Frederico José Gervásio Aburachid
Sócio do escritório Aburachid Advogados Associados, mestre em direito pela UFMG e em sustentabilidade socioeconômica ambiental pela Ufop, pós-graduado em direito ambiental pela UGF e presidente da Fundação Libanesa de Minas Gerais (Fuliban)
A COVID-19 demonstrou que os setores público e privado estavam (e ainda continuam) muito despreparados para enfrentar inimigos biológicos. O caos instalou-se em todo o mundo, evidenciando falhas nos mecanismos de controles migratórios, falta de conscientização social, farmacopeia insuficiente, legislações inadequadas sobre o tema e entidades internacionais sem força e alcance necessários.
No Brasil, a Lei 11.105/2005 estabelece normas de segurança e mecanismos de fiscalização de atividades que envolvam organismos geneticamente modificados (OGM) e seus derivados, dispondo sobre a Política Nacional de Biossegurança (PNB).
Embora seja um marco regulatório importante, com impactos sanitários, culturais, ambientais, econômicos e sociais, erige-se muito mais como uma “bússola”. Estabelece as luzes mestras, conceitos e vedações gerais sobre práticas que – entendeu o legislador da época – estariam desalinhadas com valores éticos e com o princípio da precaução.
O legislador optou por atribuir função normativa regulamentar ao Poder Executivo, considerando que a complexidade do tema e sua abrangência exigem a sua contínua análise pelos órgãos técnicos do poder público.
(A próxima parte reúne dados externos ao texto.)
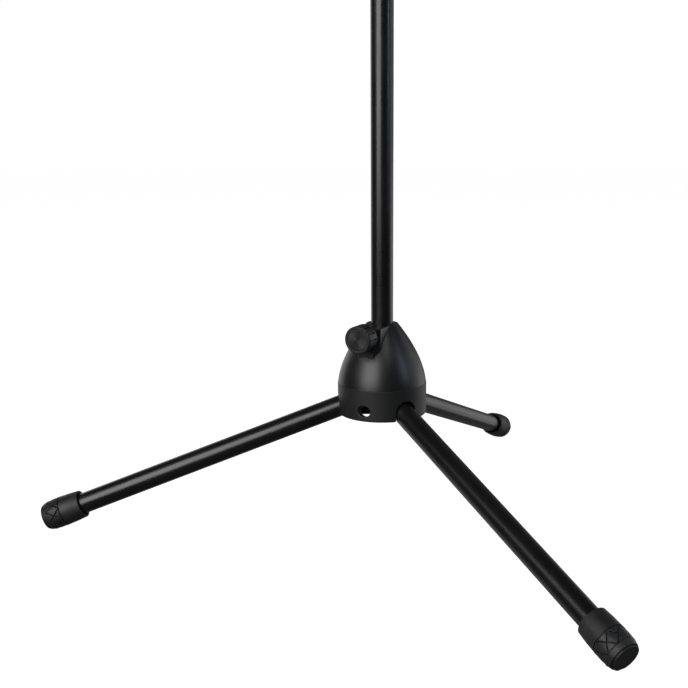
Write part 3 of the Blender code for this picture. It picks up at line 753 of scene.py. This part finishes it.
def ring():
    wall = ring_wall()
    top = DOME_LOW - SEAM_SHADOW
    joined = HUB_RADIUS - RING_WALL + 0.0007
    spigot = HUB_RADIUS - DOME_WALL - 0.0005
    web = [(spigot, top + 0.0024), (spigot, top - 0.0002), (joined, top - 0.0006), (joined, WEB_LOW),
           (BUSH_SEAT_RADIUS, WEB_LOW, 0.0008), (BUSH_SEAT_RADIUS, STOP_TOP, 0.0008),
           (STOP_RADIUS, STOP_TOP), (STOP_RADIUS, RING_LOW + 0.0005), (BORE_RADIUS, RING_LOW + 0.0005),
           (BORE_RADIUS, top), (spigot - 0.002, top), (spigot - 0.002, top + 0.0024)]
    inside = turned("web", web, hub_place(), 0.0003, True, sides=120)
    for azimuth in RING_SCREW_AZIMUTHS:
        turn = math.radians(azimuth)
        cheeks = prism(f"cheeks_{azimuth:.0f}", cheek_pair(), RING_LOW + 0.0002, WEB_LOW + 0.001,
                       hub_place(turn))
        carve(inside, "UNION", cheeks)
    tools = [bolt_drill(side) for side in LEG_SIDES]
    for azimuth in RING_SCREW_AZIMUTHS:
        place = hub_place(math.radians(azimuth)) @ Matrix.Translation((RING_SCREW_REACH, 0, 0))
        tools.append(drill("web_hole", 0.0022, WEB_LOW - 0.01, top + 0.01, place))
    carve(inside, "DIFFERENCE", *tools)
    carve(wall, "UNION", inside)
    return finish_piece(smooth(wall, 32), "hub", "hub_cast", RING_CAST, "hub_ring")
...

Acaso assim não o fizesse, certamente o rigor do processo legislativo formal engessaria as modificações normativas céleres, ignorando detalhes científicos necessários ao longo do tempo.
Nesse sentido, criou-se inclusive a Comissão Técnica Nacional de Biossegurança (CTNBio) e o Conselho Nacional de Biossegurança (CNBS). Ambos são órgãos extremamente importantes para a construção da política de biossegurança nacional, haja vista sua função normativa, notadamente afeta às atividades que envolvam a construção, experimentação, cultivo, manipulação, transporte, comercialização, consumo, armazenamento, liberação e descarte de organismos geneticamente modificados e derivados.
O contexto demonstrou, contudo, ser necessário ampliar a visão. Além de atividades relacionadas aos organismos geneticamente modificados, é preciso maior integração entre as normas técnicas de segurança nos mais diversos ramos da atividade humana, não se admitindo – por exemplo – mera adesão dos sujeitos passíveis de contaminação em práticas laboratoriais etc. Saltam aos olhos que os riscos em biossegurança ultrapassam os direitos individuais, alcançando também os direitos coletivos e difusos.
Entre outros aspectos, a política nacional de biossegurança deve compreender normas ambientais afetas ao tema e conteúdo, inclusive sobre a saúde pública em geral. Cite-se, em outra vertente, apenas a título de exemplo, aspectos relacionados aos controles migratórios.
Muitas vezes limitados a questões burocráticas, novos instrumentos de fiscalização devem ser adotados para mitigar riscos sanitários, químicos e biológicos.
O Brasil precisa enfrentar esse debate com prudência, respeitando os direitos fundamentais, sobretudo o princípio da dignidade do ser humano. É necessário revisitar a legislação de biossegurança à luz das evidências trazidas pela pandemia da COVID-19, convidando para essa agenda atores das diversas áreas do saber. Não podemos pecar por omissão.